To back up his assertion, Mr Berriman reports that Allsop's March residential auction turned over pounds 20m of property, the largest single UK residential auction ever. Mr Berriman warns that, unlike during the recession years, you should not now expect giveaway prices at auctions: "Prices will be competitive, but don't expect any fantastic bargains."

But what you will get through buying at auction, rather than through an estate agent, are the three main advantages of choice, certainty and speed. Auctions can offer a good choice of unmodernised period properties in established residential locations, whereas properties in estate agents' windows will usually have already been "modernised", sometimes inappropriately.

Second, buying a home at the fall of the auctioneer's hammer offers a great deal of certainty: the contract is legally binding and there is no chance of being gazumped. Third, the process is quick: catalogues are sent out three to four weeks before the auction, contracts are exchanged at the fall of the hammer, and completion takes another three to four weeks, so the total home-buying process can take only six to eight weeks.

These factors, and the gradual demystification of the auction process, are attracting increasing numbers of ordinary people, including first- time buyers. Mr Berriman says: "We are now seeing more and more owner- occupier buyers bidding and successfully purchasing in the auction rooms."

One such purchaser was Denis Barton, a secondary school teacher, who bought his north London home last year at auction. He explains: "I wanted a small Victorian terraced house near the school where I work, and I looked at several in the area, but they had all been modernised to the owner's taste and I would have had to rip half of them apart to get them back to the original condition."

Mr Barton then saw an unmodernised house in the area up for auction, had it valued and got a mortgage offer, and bought it at auction 10 days later. He took the advice of a friend and employed the valuer to bid on his behalf, a decision he would recommend to anyone serious about buying a home at auction.

He explains: "Having invested time, money and emotional energy in the house, the actual auction was the scariest thing I've ever experienced. I knew how much I could bid up to, of course, but I didn't trust myself; if bidding goes pounds 1,000 over your limit, the temptation to make just one more bid could be overwhelming." Mr Barton's limit was pounds 71,000 (professionals recommend setting an odd number in case a rival has settled on a lower even one) and, in the event, he got his house for pounds 67,000. Having looked at other similar properties in the area, he knew he was getting a good deal.
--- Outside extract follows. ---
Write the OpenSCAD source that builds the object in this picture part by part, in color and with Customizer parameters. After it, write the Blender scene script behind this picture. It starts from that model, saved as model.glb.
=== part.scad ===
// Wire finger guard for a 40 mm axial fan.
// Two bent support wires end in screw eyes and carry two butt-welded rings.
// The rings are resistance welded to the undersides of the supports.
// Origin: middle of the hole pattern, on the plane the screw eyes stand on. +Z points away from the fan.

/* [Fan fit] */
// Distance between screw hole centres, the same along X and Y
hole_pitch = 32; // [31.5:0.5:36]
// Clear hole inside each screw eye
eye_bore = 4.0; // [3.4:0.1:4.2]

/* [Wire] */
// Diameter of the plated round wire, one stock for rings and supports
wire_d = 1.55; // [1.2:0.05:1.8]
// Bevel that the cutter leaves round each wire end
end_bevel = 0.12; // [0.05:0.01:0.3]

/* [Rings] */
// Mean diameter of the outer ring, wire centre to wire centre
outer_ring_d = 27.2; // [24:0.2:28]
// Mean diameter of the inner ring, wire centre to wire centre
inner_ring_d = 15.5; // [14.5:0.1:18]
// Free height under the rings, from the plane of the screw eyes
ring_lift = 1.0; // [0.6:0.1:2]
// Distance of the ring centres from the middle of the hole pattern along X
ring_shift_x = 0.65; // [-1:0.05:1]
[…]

Anyone thinking of pursuing the auction route to home ownership should start by going to a couple of auctions as an observer. Catalogues for forthcoming auctions in your area can be obtained by calling auctioneers (look in Yellow Pages, or on the property auctions UK web site, www. auctions.co.uk /property/).

Most catalogues contain a list of instructions about the auction-buying process, and Allsop & Co publishes a first-timer's guide to buying a house or flat at auction (call 0171-494 3686).
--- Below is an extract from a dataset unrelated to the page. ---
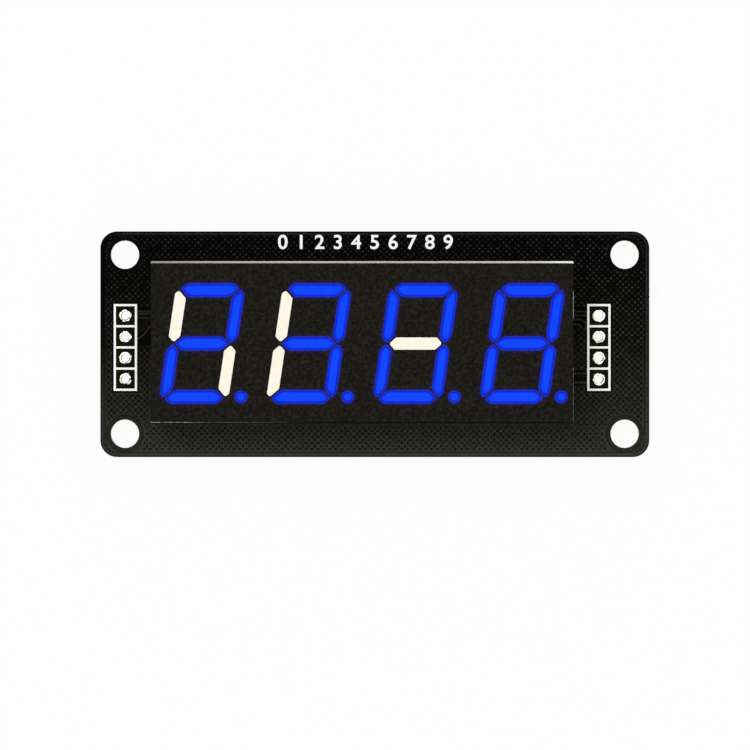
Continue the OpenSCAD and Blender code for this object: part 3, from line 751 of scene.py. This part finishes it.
def front_tracks(paths):
    """Fine tracks under the mask, and the line along the board's edge."""
    shapes = [("copper", track(path, FINE_TRACK_W)) for path in paths]
    shapes.append(("line", rounded_board(EDGE_LINE_IN)))
    shapes.append(("inside", rounded_board(EDGE_LINE_IN + EDGE_LINE_W)))

    def is_solid(tags):
        return "copper" in tags or "line" in tags and "inside" not in tags

    raised("front_tracks", shapes, is_solid, FRONT_Z, FRONT_Z + RELIEF_T, TRACK)


def rear_tracks(paths, vias):
    """Tracks under the mask, and the tented vias on them."""
    shapes = [("copper", track(path)) for path in paths]
    shapes += [("copper", circle(via, VIA_R, VIA_SIDES)) for via in vias]
    raised("rear_tracks", shapes, is_copper, REAR_Z - RELIEF_T, REAR_Z, TRACK)


def screw_circles():
    return [((sx * SCREW_X, sy * SCREW_Y), SCREW_CLEARANCE_R) for sx in (-1, 1) for sy in (-1, 1)]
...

But the basic rules are simple. Each property will have a guide price published in the catalogue, and this is the price that the auctioneers expect to be reached. In addition, there will be a reserve price (unpublished), below which the vendors will be unwilling to sell. If a property fails to reach its reserve price it will not be sold, although it is worth registering your highest bid with the auctioneer in case the vendors change their minds later.

Instruct your solicitor to carry out the usual searches, have the property surveyed and valued in the normal way, and obtain a mortgage offer. Tell your mortgage lender that you are hoping to buy the property at auction, because you will need to write out a cheque for 10 per cent of the purchase price on the auction day. The balance will be payable within 28 days.

When you attend your first auction as an observer, you may be surprised at the number of properties in the catalogue that are either withdrawn from sale or sold prior to the auction.

Withdrawal can happen for several reasons, such as late discovery of problems with the title to the deeds, or of some kind of restrictive covenant on the property. Sale prior to auction is perfectly legal, so if you are interested in a property you should register your interest with the auctioneer as early as possible; it is obliged by law to pass your interest on to the vendor. Therefore, if someone else makes a pre- auction offer then you should also be approached.

Finally, there is no truth in the story about the man who accidentally bought a house at auction by twitching his eyebrow. You will have to wave your catalogue in the air to get noticed, but after that, a nod's as good as a wink, as they say.